When 1-year-old Charlie bit the finger of his 3-year-old brother, their parents put their video on YouTube. It went viral, and by last month it had a record 433 million views. Politicians will do well to heed this as a lesson and a warning.
The Internet has added exponentially to a national habit of multiplying a rumor, a spoof or sometimes attack through word of mouth, graffiti (as “Kilroy was here”) and chain letters. Facebook, Twitter and YouTube can quickly spread a gaffe or video to millions. Email provides a powerful form of electronic chain letter when each recipient forwards an item to everyone on his or her address list, those recipients do the same and so on. Rapid growth of one of these communication flurries is known as “going viral,” like a disease epidemic.

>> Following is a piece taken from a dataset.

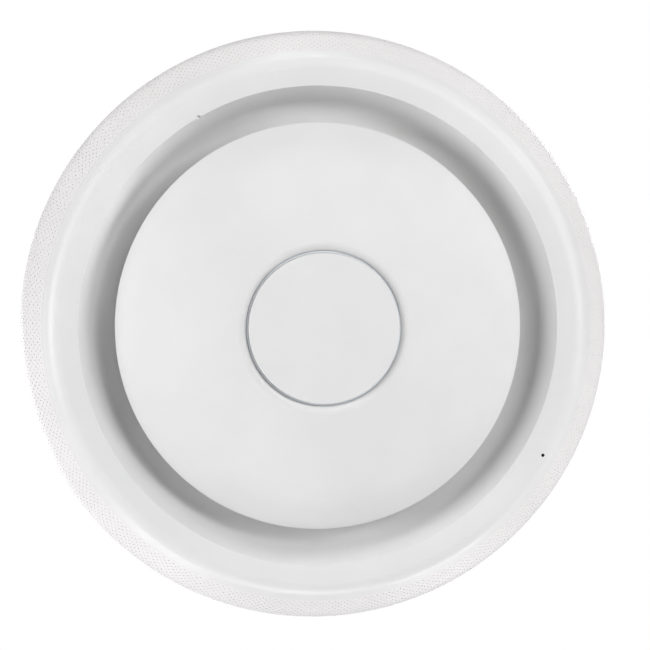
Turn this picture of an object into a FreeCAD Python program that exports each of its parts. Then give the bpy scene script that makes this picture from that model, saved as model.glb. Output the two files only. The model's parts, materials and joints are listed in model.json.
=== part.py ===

Political activists have caught onto the power of viral communication, and some politicians have felt its sting. Barack Obama felt it as a U.S. senator in 2007, although as a beneficiary. A young woman on a video sang seductively, “I got a crush on Obama,” and it quickly went viral. He complained that the Obama Girl video had upset his daughters, but it helped him toward the presidency.
President Obama soon became a prime adverse target. False rumors spread through the Internet, often going viral, that he was not truly a U.S. citizen, that he wouldn’t allow a Christmas tree or religious ornaments in the White House, that he planned to impose a 1 percent tax on all bank deposits and that he received a Fulbright Scholarship that was awarded only to foreign-born students. All were found to be fraudulent. A widely circulated photograph seemed to show the president and his wife holding their left hands over their chests instead of their right hands over their hearts, but it had been doctored.
As the 2012 presidential campaign goes forward, viral Internet videos have spread false rumors as well as actual gaffes and helped torpedo the campaigns of Herman Cain, Rick Perry and Newt Gingrich for the Republican nomination.
Last month, Rick Santorum became a victim of an Internet smear when a fictional account of his supposed speech attacking heavy metal music as “satanic” went viral. Another viral attack, posted on Facebook, had him saying, “Gay pornography is the reason people choose the gay lifestyle or what I call the deathstyle. If we got rid of that, homosexuality would be gone within a matter of months. This is one of only a few things I see eye-to-eye on with the Taliban.” What he actually said was, “While the Obama Department of Justice seems to favor pornographers over children and families, that will change under a Santorum administration.” The rest was fictional.
Mitt Romney so far has gotten off relatively easy except for some of his actual gaffes that have gone viral, as when he said that his wife, Ann, “drives a couple of Cadillacs.”
One of the few attacks against Mr. Romney took the form of a group picture of him supposedly with his family displaying big letters that spelled “MONEY” instead of “ROMNEY.” Investigation revealed that it was a doctored version of a genuine AP photo of Mr. Romney with an actual Nevada family holding signs that spelled his name correctly.
More viral Internet smears can be expected as this election year goes on. They will come not only from political activists but also from the general public, which seems to suffer close to an addiction to humor and spoofs.
Fortunately, several organizations are watching the Internet to catch and expose fakes. Among them are FactCheck.org, a project of the Annenberg Public Policy Center, and David Emery’s About.com, owned by the New York Times.
People can do their part in stemming this ugly tide by simply pressing “delete” instead of the “forward” key when they get a phony email.